The Supreme Court held that the options for a planning authority, which wants to require the dedication of roads within a development site as public highways, are to negotiate an agreement with the landowner or to exercise powers of compulsory acquisition [63].

Issue 2: Properly interpreted, does condition 39 have the purported effect of dedicating land within the development site to be a public highway?

Lord Hodge said planning conditions are to be interpreted in a similar manner to other public documents: the court asks itself what a reasonable reader would understand the words to mean when reading the condition in the context of the other conditions and the planning consent as a whole. This is an objective exercise in which the court will have regard to the natural and ordinary meaning of the relevant words, the overall purpose of the consent, any other conditions which cast light on the purpose of the relevant words, and common sense [66].

The Supreme Court held that condition 39 does not purport to require the dedication of the Access Roads as public highways. Instead, it addresses the quality and timing of the Access Roads’ construction [68].

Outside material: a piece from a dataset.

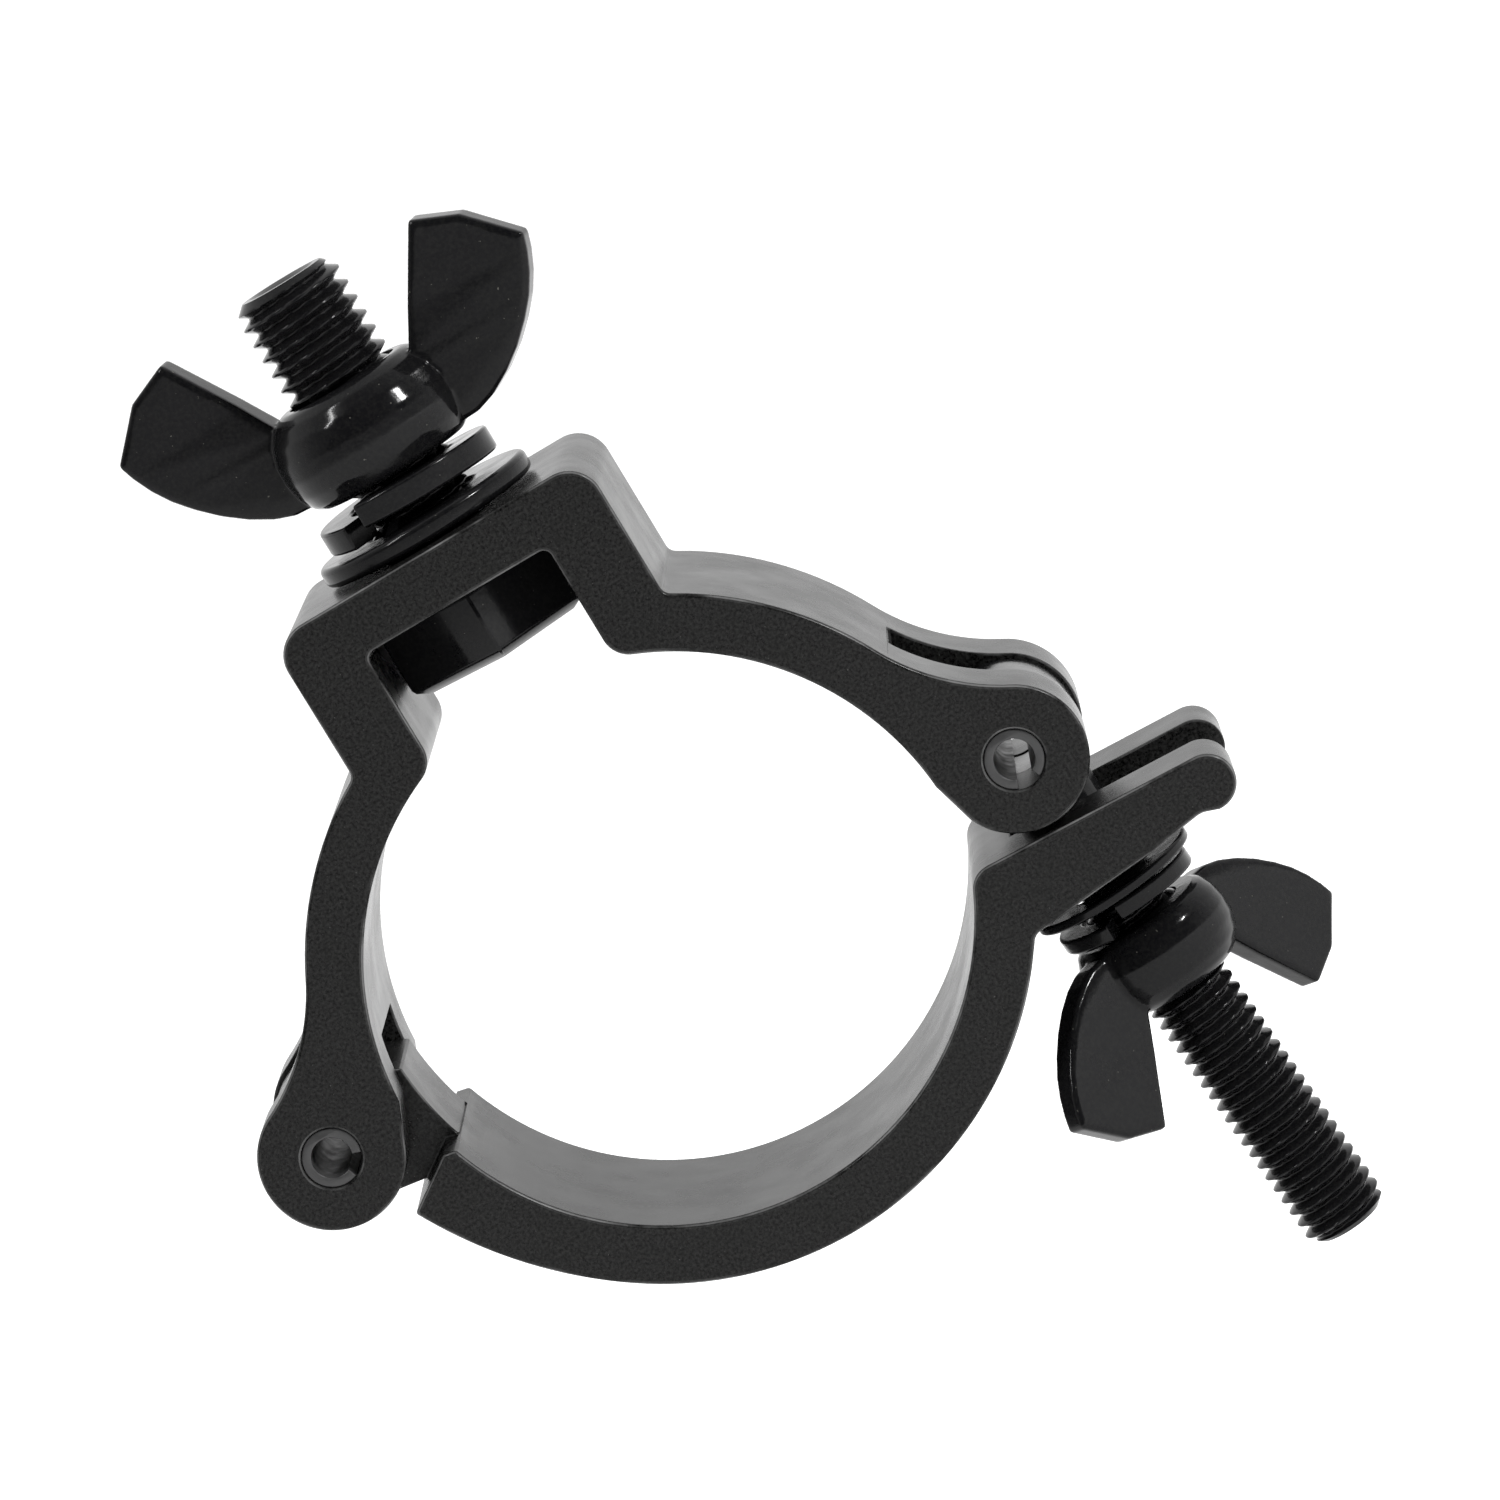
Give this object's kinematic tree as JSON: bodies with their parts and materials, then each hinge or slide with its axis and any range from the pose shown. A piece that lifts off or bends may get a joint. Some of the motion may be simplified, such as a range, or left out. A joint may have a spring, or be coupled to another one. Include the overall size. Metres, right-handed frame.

The Supreme Court reached this judgment for a number of reasons, including the fact that condition 39 makes no mention of any requirement to dedicate the Access Roads as public highways; the fact that condition 39 is part of a list of conditions addressing the design, method of construction, and physical characteristics of the means of access to the site; and the wider planning law context, including Hall v Shoreham, the well-established guidance on the imposition of planning conditions, and planning authorities’ practice of securing the dedication of roads by means of a section 106 agreement [68-74].

Condition 39 is, therefore, a valid planning condition which does not purport to require the dedication of the Access Roads as public highways [75].